State how many lines in the entries below contain "into". Write nothing but the number.

** BEGIN Material provided **

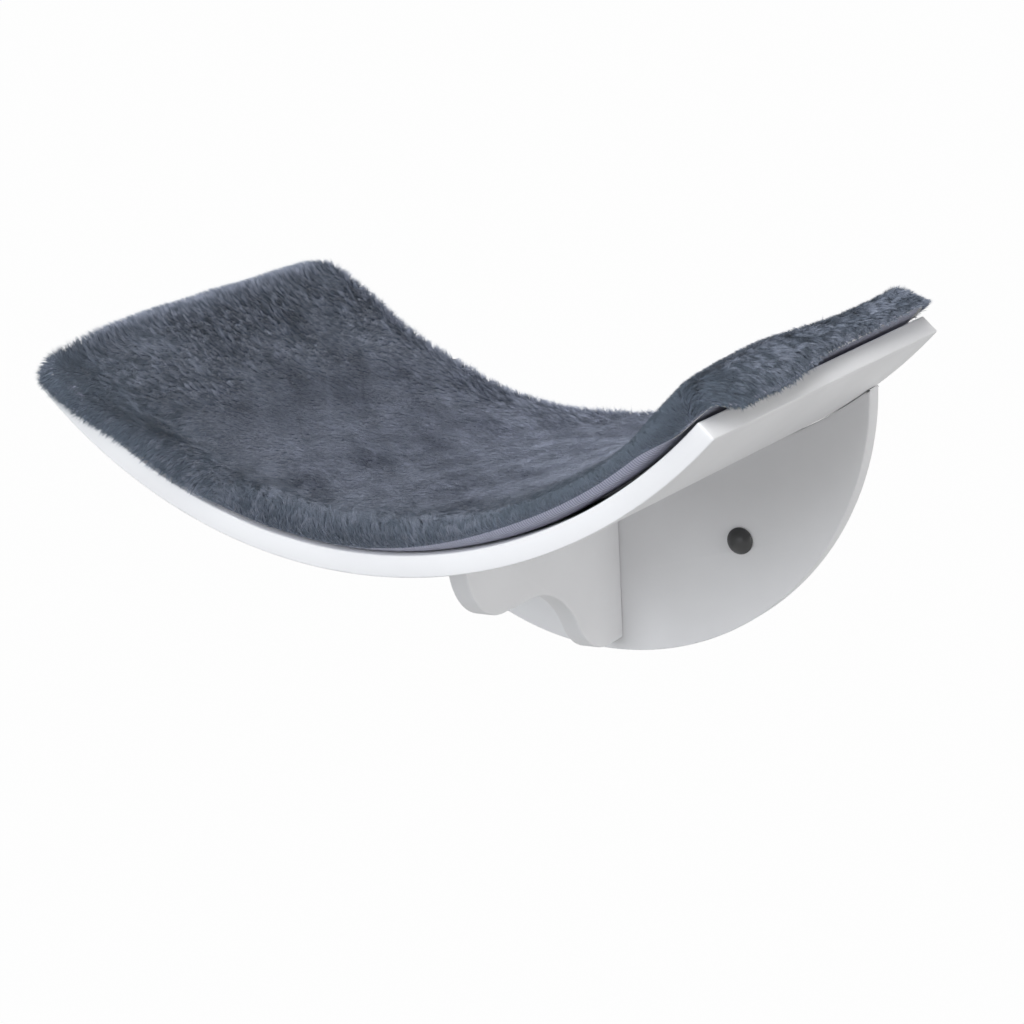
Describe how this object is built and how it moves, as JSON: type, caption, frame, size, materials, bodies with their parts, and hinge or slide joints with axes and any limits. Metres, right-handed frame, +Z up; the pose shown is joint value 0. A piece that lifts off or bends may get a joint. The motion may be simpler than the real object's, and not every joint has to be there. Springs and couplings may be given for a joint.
{
  "type": "wall-mounted cat bed",
  "caption": "Bent-board cat bed with a removable plush cushion, carried on a wall by a half-round plate and a shaped support rib.",
  "frame": {"origin": "on the back of the wall plate, midway between its two wall-screw holes", "axes": "+X to the right seen from the room, +Y into the wall, +Z up"},
  "size_m": [0.4092, 0.2826, 0.2296],
  "materials": {
    "white_board": "satin",
    "zinc_screw": "satin",
    "black_plastic": "satin",
    "hook_tape": "matte",
    "loop_tape": "matte",
    "grey_plush": "matte",
    "grey_knit": "matte",
    "white_wadding": "matte"
  },
  "bodies": {
    "bed_frame": {"seat_shelf": "white_board", "wall_plate": "white_board", "support_rib": "white_board", "shelf_screw_1": "zinc_screw", "shelf_screw_2": "zinc_screw", "shelf_screw_3": "zinc_screw", "shelf_screw_4": "zinc_screw", "rib_screw_back": "zinc_screw", "rib_screw_front": "zinc_screw", "plate_screw_upper": "zinc_screw", "plate_screw_lower": "zinc_screw", "hook_tape_front_left": "hook_tape", "hook_tape_back_left": "hook_tape", "hook_tape_front_right": "hook_tape", "hook_tape_back_right": "hook_tape"},
    "cushion": {"plush_cover": "grey_plush", "cushion_backing": "grey_knit", "cushion_wadding": "white_wadding", "loop_tape_front_left": "loop_tape", "loop_tape_back_left": "loop_tape", "loop_tape_front_right": "loop_tape", "loop_tape_back_right": "loop_tape"},
    "left_cap": {"screw_cap_left": "black_plastic"},
    "right_cap": {"screw_cap_right": "black_plastic"}
  },
  "joints": [
    {"name": "cushion_lift", "type": "slide", "parent": "bed_frame", "child": "cushion", "axis": [0, 0, 1], "range_m": [0, 0.12]},
    {"name": "left_cap_pull", "type": "slide", "parent": "bed_frame", "child": "left_cap", "axis": [0, -1, 0], "range_m": [0, 0.02]},
    {"name": "right_cap_pull", "type": "slide", "parent": "bed_frame", "child": "right_cap", "axis": [0, -1, 0], "range_m": [0, 0.02]}
  ]
}
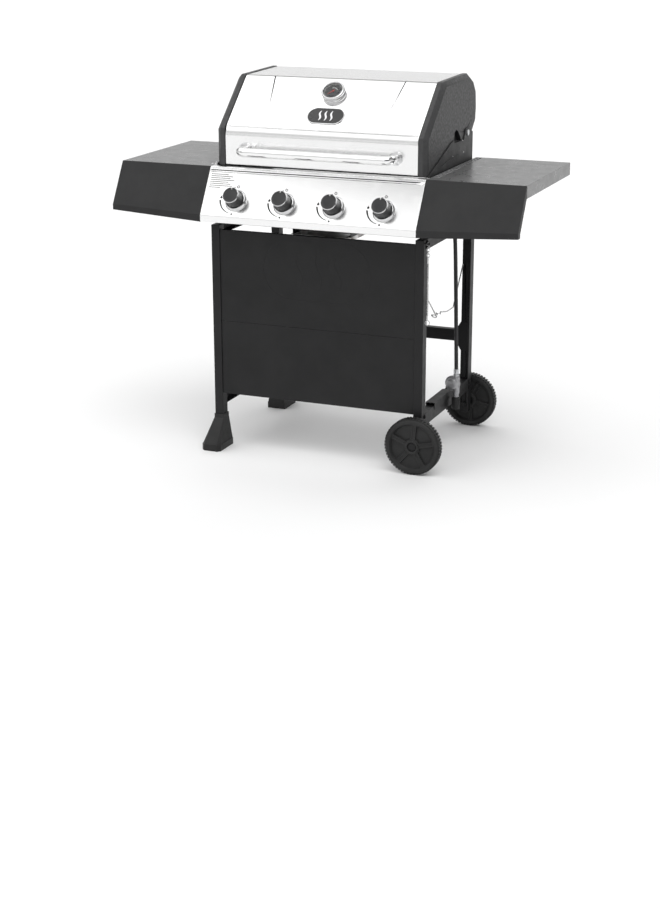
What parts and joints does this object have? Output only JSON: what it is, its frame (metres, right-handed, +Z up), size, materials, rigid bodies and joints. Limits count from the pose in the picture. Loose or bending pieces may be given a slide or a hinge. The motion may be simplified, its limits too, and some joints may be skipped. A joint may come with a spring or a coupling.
{
  "type": "gas barbecue grill",
  "caption": "Freestanding gas barbecue grill: hinged hood over a firebox, sloping control panel with knobs, side shelves, and a cart on feet and wheels.",
  "frame": {"origin": "on the ground, under the middle of the grill's overall box", "axes": "+X to the right of someone facing the knobs, +Y from the knobs to the back, +Z up"},
  "size_m": [1.28, 0.6352, 1.1326],
  "materials": {
    "steel_black": "satin black powder coat",
    "steel_black_hot": "black heat-resistant enamel",
    "plastic_black": "fine-grained moulded plastic",
    "stainless": "brushed stainless steel",
    "chrome": "bright plated",
    "zinc": "zinc plated",
    "cast_iron": "seasoned",
    "knob_plastic": "satin black",
    "wheel_plastic": "moulded",
    "brass": "turned",
    "aluminised": "aluminised sheet",
    "hose_rubber": "smooth",
    "die_cast": "die cast, grey",
    "wire": "bright wire",
    "dial": "printed dial plate",
    "badge_plate": "black with a bright rim"
  },
  "bodies": {
    "cart": {"leg_front_left": "steel_black", "leg_front_right": "steel_black", "leg_rear_left": "steel_black", "leg_rear_right": "steel_black", "front_panel_upper": "steel_black", "front_panel_lower": "steel_black", "lower_side_bar_left": "steel_black", "lower_side_bar_right": "steel_black", "upper_side_rail_left": "steel_black", "upper_side_rail_right": "steel_black", "rear_cross_bar": "steel_black", "tank_bracket": "steel_black", "shelf_top_left": "steel_black", "shelf_top_right": "steel_black", "shelf_rails": "steel_black", "firebox_pan": "steel_black_hot", "firebox_side_left": "steel_black_hot", "firebox_side_right": "steel_black_hot", "foot_front": "plastic_black", "foot_rear": "plastic_black", "shelf_fascia_left": "plastic_black", "shelf_fascia_right": "plastic_black", "control_panel": "stainless", "burners": "stainless", "heat_tents": "stainless", "knob_bezels": "chrome", "wheel_axles": "steel_black", "frame_bolts": "steel_black", "hinge_bolts": "zinc", "cooking_grate_left": "cast_iron", "cooking_grate_right": "cast_iron", "gas_valves": "brass", "manifold": "aluminised", "gas_hose": "hose_rubber", "regulator": "die_cast", "warming_rack": "wire"},
    "lid": {"lid_skin": "stainless", "lid_back": "steel_black_hot", "lid_end_left": "steel_black_hot", "lid_end_right": "steel_black_hot", "handle": "stainless", "handle_flanges": "chrome", "thermometer_bezel": "chrome", "thermometer_dial": "dial", "badge": "badge_plate"},
    "wheel_front": {"wheel_front": "wheel_plastic"},
    "wheel_rear": {"wheel_rear": "wheel_plastic"},
    "grease_tray": {"grease_tray": "aluminised", "grease_cup": "aluminised"},
    "tank_wire": {"tank_wire": "wire"},
    "lighting_rod": {"lighting_rod": "wire"},
    "regulator_nut": {"regulator_nut": "plastic_black"},
    "valve_stem_1": {"valve_stem_1": "brass"},
    "knob_1": {"knob_1": "knob_plastic"},
    "valve_stem_2": {"valve_stem_2": "brass"},
    "knob_2": {"knob_2": "knob_plastic"},
    "valve_stem_3": {"valve_stem_3": "brass"},
    "knob_3": {"knob_3": "knob_plastic"},
    "valve_stem_4": {"valve_stem_4": "brass"},
    "knob_4": {"knob_4": "knob_plastic"}
  },
  "joints": [
    {"name": "lid_hinge", "type": "hinge", "parent": "cart", "child": "lid", "pos_m": [0, 0.17402, 0.9596], "axis": [-1, 0, 0], "range_deg": [0, 80]},
    {"name": "knob_1_turn", "type": "hinge", "parent": "cart", "child": "valve_stem_1", "pos_m": [-0.234, -0.2661, 0.78583], "axis": [0, -0.8545, 0.5194], "range_deg": [0, 180]},
    {"name": "knob_1_push", "type": "slide", "parent": "valve_stem_1", "child": "knob_1", "axis": [0, 0.8545, -0.5194], "range_m": [0, 0.003], "stiffness_N_per_m": 800, "springref_m": -0.002},
    {"name": "knob_2_turn", "type": "hinge", "parent": "cart", "child": "valve_stem_2", "pos_m": [-0.078, -0.2661, 0.78583], "axis": [0, -0.8545, 0.5194], "range_deg": [0, 180]},
    {"name": "knob_2_push", "type": "slide", "parent": "valve_stem_2", "child": "knob_2", "axis": [0, 0.8545, -0.5194], "range_m": [0, 0.003], "stiffness_N_per_m": 800, "springref_m": -0.002},
    {"name": "knob_3_turn", "type": "hinge", "parent": "cart", "child": "valve_stem_3", "pos_m": [0.078, -0.2661, 0.78583], "axis": [0, -0.8545, 0.5194], "range_deg": [0, 180]},
    {"name": "knob_3_push", "type": "slide", "parent": "valve_stem_3", "child": "knob_3", "axis": [0, 0.8545, -0.5194], "range_m": [0, 0.003], "stiffness_N_per_m": 800, "springref_m": -0.002},
    {"name": "knob_4_turn", "type": "hinge", "parent": "cart", "child": "valve_stem_4", "pos_m": [0.234, -0.2661, 0.78583], "axis": [0, -0.8545, 0.5194], "range_deg": [0, 180]},
    {"name": "knob_4_push", "type": "slide", "parent": "valve_stem_4", "child": "knob_4", "axis": [0, 0.8545, -0.5194], "range_m": [0, 0.003], "stiffness_N_per_m": 800, "springref_m": -0.002},
    {"name": "wheel_front_spin", "type": "hinge", "parent": "cart", "child": "wheel_front", "pos_m": [0.32755, -0.25298, 0.08715], "axis": [0, 1, 0], "continuous": true},
    {"name": "wheel_rear_spin", "type": "hinge", "parent": "cart", "child": "wheel_rear", "pos_m": [0.32755, 0.28762, 0.08715], "axis": [0, 1, 0], "continuous": true},
    {"name": "grease_tray_slide", "type": "slide", "parent": "cart", "child": "grease_tray", "axis": [0, 1, 0], "range_m": [0, 0.25]},
    {"name": "tank_wire_swing", "type": "hinge", "parent": "cart", "child": "tank_wire", "pos_m": [0.32, 0.01732, 0.545], "axis": [0, 1, 0], "range_deg": [-4, 70]},
    {"name": "lighting_rod_swing", "type": "hinge", "parent": "cart", "child": "lighting_rod", "pos_m": [0.3522, -0.21308, 0.69], "axis": [1, 0, 0], "range_deg": [-40, 40]},
    {"name": "regulator_nut_spin", "type": "hinge", "parent": "cart", "child": "regulator_nut", "pos_m": [0.361, 0.03992, 0.145], "axis": [0, 0, 1], "continuous": true}
  ]
}
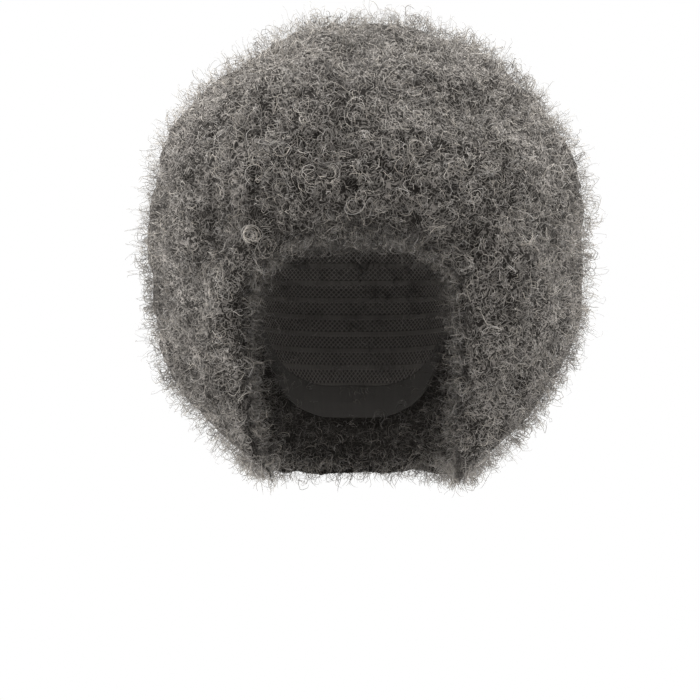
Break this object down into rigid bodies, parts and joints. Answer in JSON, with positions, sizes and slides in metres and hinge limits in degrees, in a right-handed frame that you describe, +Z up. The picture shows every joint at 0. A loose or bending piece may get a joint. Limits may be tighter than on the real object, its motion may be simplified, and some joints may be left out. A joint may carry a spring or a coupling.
{
  "type": "afro wig",
  "caption": "Round afro wig of tight grey curls on a stretch net cap, with a forehead band, ear tabs and a nape band, open at the face and the neck.",
  "frame": {"origin": "the top of the head, on the inner face of the cap's crown", "axes": "+Z up, -Y towards the wearer's front, +X towards the wearer's left"},
  "size_m": [0.3293, 0.3167, 0.3326],
  "materials": {
    "hair": "tight crimped and curled synthetic fibre in mixed greys, matt, with paler tips and dark depths",
    "net": "stretch net with rows of weft tape, matt, nearly black",
    "band": "doubled woven tape with two rows of stitches, matt, nearly black"
  },
  "bodies": {
    "root": {"cap": "net", "front_band": "band", "ear_tab_left": "band", "ear_tab_right": "band", "nape_band": "band", "hair": "hair"}
  },
  "joints": []
}
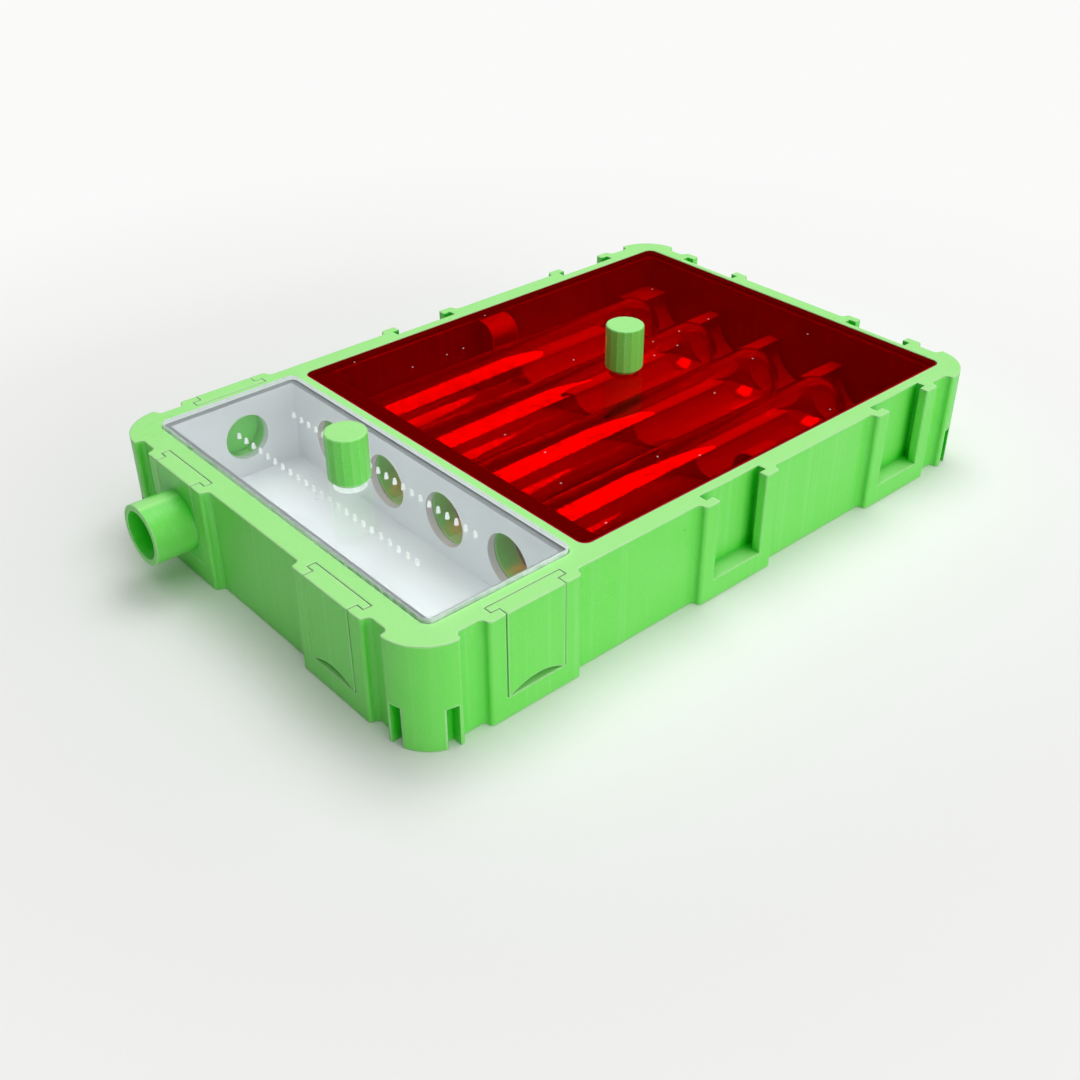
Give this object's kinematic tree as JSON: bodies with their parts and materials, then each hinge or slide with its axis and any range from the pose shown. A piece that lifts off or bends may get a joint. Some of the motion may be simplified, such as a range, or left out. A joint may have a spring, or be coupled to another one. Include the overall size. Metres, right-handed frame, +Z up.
{
  "type": "ant habitat",
  "caption": "Flat modular ant habitat: printed case with side ports, white foraging tray under a clear vented cover, and glass test tube nests under a red cover.",
  "frame": {"origin": "centre of the case's footprint on the plane it stands on", "axes": "+Z up, +Y from the foraging tray and the connector at the front to the nest at the back, +X to the right seen from the front"},
  "size_m": [0.114, 0.1827, 0.0377],
  "materials": {
    "printed_green": "satin light green printed plastic with fine layer lines",
    "tray_white": "smooth white plastic, slightly satin",
    "clear_acrylic": "polished clear acrylic sheet with cut edges",
    "red_acrylic": "polished transparent deep red acrylic sheet",
    "tube_glass": "clear laboratory glass, thin wall"
  },
  "bodies": {
    "case": {"case_body": "printed_green", "foraging_tray": "tray_white"},
    "clear_cover": {"clear_cover": "clear_acrylic"},
    "clear_cover_plug": {"clear_cover_plug": "printed_green"},
    "red_cover": {"red_cover": "red_acrylic"},
    "red_cover_plug": {"red_cover_plug": "printed_green"},
    "test_tube_1": {"test_tube_1": "tube_glass"},
    "test_tube_2": {"test_tube_2": "tube_glass"},
    "test_tube_3": {"test_tube_3": "tube_glass"},
    "test_tube_4": {"test_tube_4": "tube_glass"},
    "connector_plate": {"connector_plate": "printed_green"},
    "blank_plate_front": {"blank_plate_front": "printed_green"},
    "blank_plate_right": {"blank_plate_right": "printed_green"},
    "blank_plate_left": {"blank_plate_left": "printed_green"}
  },
  "joints": [
    {"name": "clear_cover_lift", "type": "slide", "parent": "case", "child": "clear_cover", "axis": [0, 0, 1], "range_m": [0, 0.04]},
    {"name": "clear_plug_pull", "type": "slide", "parent": "clear_cover", "child": "clear_cover_plug", "axis": [0, 0, 1], "range_m": [0, 0.015]},
    {"name": "red_cover_lift", "type": "slide", "parent": "case", "child": "red_cover", "axis": [0, 0, 1], "range_m": [0, 0.04]},
    {"name": "red_plug_pull", "type": "slide", "parent": "red_cover", "child": "red_cover_plug", "axis": [0, 0, 1], "range_m": [0, 0.015]},
    {"name": "connector_plate_slide", "type": "slide", "parent": "case", "child": "connector_plate", "axis": [0, 0, 1], "range_m": [0, 0.021]},
    {"name": "blank_plate_front_slide", "type": "slide", "parent": "case", "child": "blank_plate_front", "axis": [0, 0, 1], "range_m": [0, 0.021]},
    {"name": "blank_plate_right_slide", "type": "slide", "parent": "case", "child": "blank_plate_right", "axis": [0, 0, 1], "range_m": [0, 0.021]},
    {"name": "blank_plate_left_slide", "type": "slide", "parent": "case", "child": "blank_plate_left", "axis": [0, 0, 1], "range_m": [0, 0.021]},
    {"name": "test_tube_1_slide", "type": "slide", "parent": "case", "child": "test_tube_1", "axis": [0, 1, 0], "range_m": [0, 0.0145]},
    {"name": "test_tube_2_slide", "type": "slide", "parent": "case", "child": "test_tube_2", "axis": [0, 1, 0], "range_m": [0, 0.0145]},
    {"name": "test_tube_3_slide", "type": "slide", "parent": "case", "child": "test_tube_3", "axis": [0, 1, 0], "range_m": [0, 0.0145]},
    {"name": "test_tube_4_slide", "type": "slide", "parent": "case", "child": "test_tube_4", "axis": [0, 1, 0], "range_m": [0, 0.0145]}
  ]
}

** END Material provided **

* _Task solution_
2